Ces résultats concordent avec l’hypothèse d’un effet nocebo rapporté dans de nombreuses études, mais la disparition de l’IEI-CEM chez les individus au cours du temps suppose que l’effet nocebo ne persiste pas. Ils sont aussi compatibles avec le fait que des personnes peuvent attribuer aux ondes les causes de symptômes pré-existants.

 

Conclusion

C’est la première étude sur l’EHS dans laquelle un échantillon issu de la population générale est suivi sur un temps aussi long pour chercher des paramètres prédictifs.

La bonne nouvelle est que les personnes souffrant d’IEI-CEM ne sont pas irrémédiablement enfermées dans cette condition. La plupart n’attribuent que transitoirement la cause de leurs maux à l’exposition aux ondes. Il serait maintenant utile de rechercher ce qui a changé dans leur vie pour motiver cette évolution. À l’inverse, très peu de ceux qui n’attribuent pas de troubles de santé aux CEM-RF au départ le font tardivement. Un autre enseignement important est qu’il y a beaucoup plus de personnes qui se considèrent EHS que de personnes qui attribuent des problèmes de santé aux ondes, mais cette attribution ne conduit pas systématiquement à se considérer EHS. Ce flou pourrait expliquer en partie les variations d’incidence de l’EHS selon les pays en l’absence de questionnaire standardisé. Enfin, l’étude confirme que la perception accrue du risque électromagnétique et du sentiment d’être exposé, ainsi que la prépondérance de troubles inexpliqués et du sommeil, sont des facteurs prédictifs du risque d’EHS ou IEI-CEM. Les auteurs concluent que les connaissances sur ces facteurs et leur dynamique « peuvent offrir des opportunités pour la communication et la prévention des risques futurs, en ciblant en particulier les personnes de la population qui attribuent systématiquement des problèmes de santé à l’exposition aux CEM-RF au fil du temps ».

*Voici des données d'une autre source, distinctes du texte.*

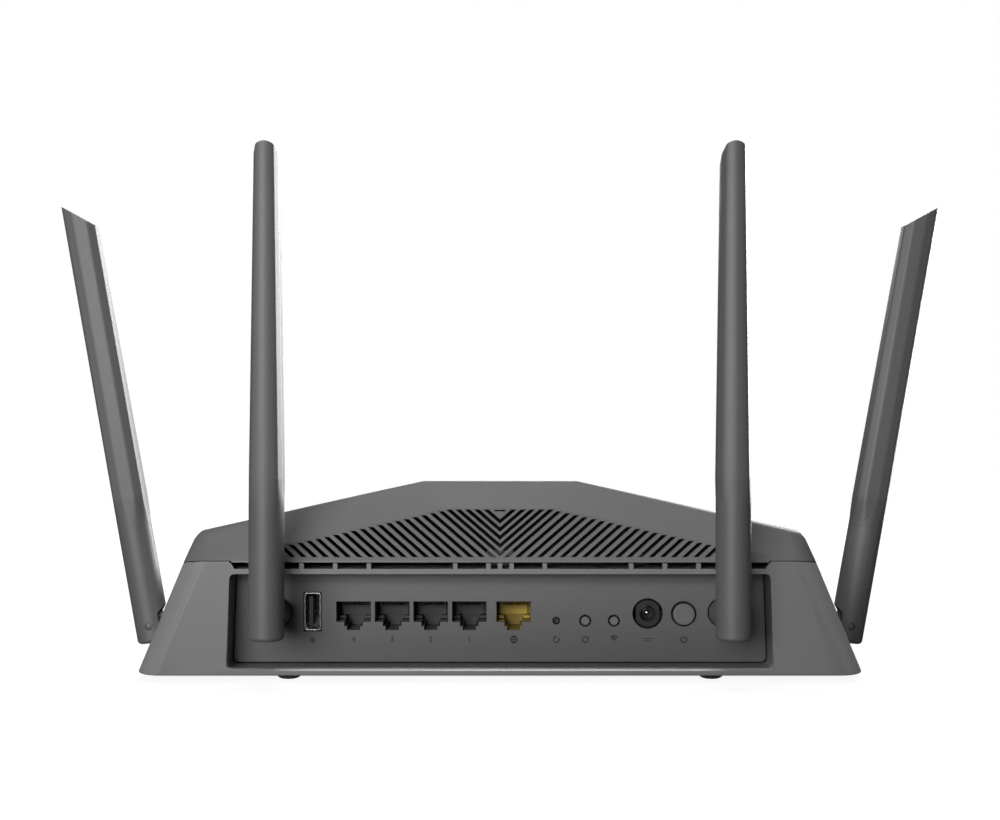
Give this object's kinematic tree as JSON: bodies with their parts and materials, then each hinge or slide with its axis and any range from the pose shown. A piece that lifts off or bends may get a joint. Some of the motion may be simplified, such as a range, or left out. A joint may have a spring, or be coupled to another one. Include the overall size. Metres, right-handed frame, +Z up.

Notons que ces résultats confirment une fois de plus que les informations inquiétantes de nature à attiser les craintes et augmenter la perception d’un danger lié aux expositions RF sont à bannir au profit d’une information validée et claire sur l’innocuité des radiofréquences, et plus largement des CEM ambiants, aux niveaux d’exposition autorisés par la réglementation.

 

Publication analysée :
Traini E, Martens AL, Slottje P, Vermeulen RCH, Huss A. Time course of health complaints attributed to F‑EMF exposure and predictors of electromagnetic hypersensitivity over 10 years in a prospective cohort of Dutch adults. Science of the Total Environment 2023 ; 856(2) : 159240.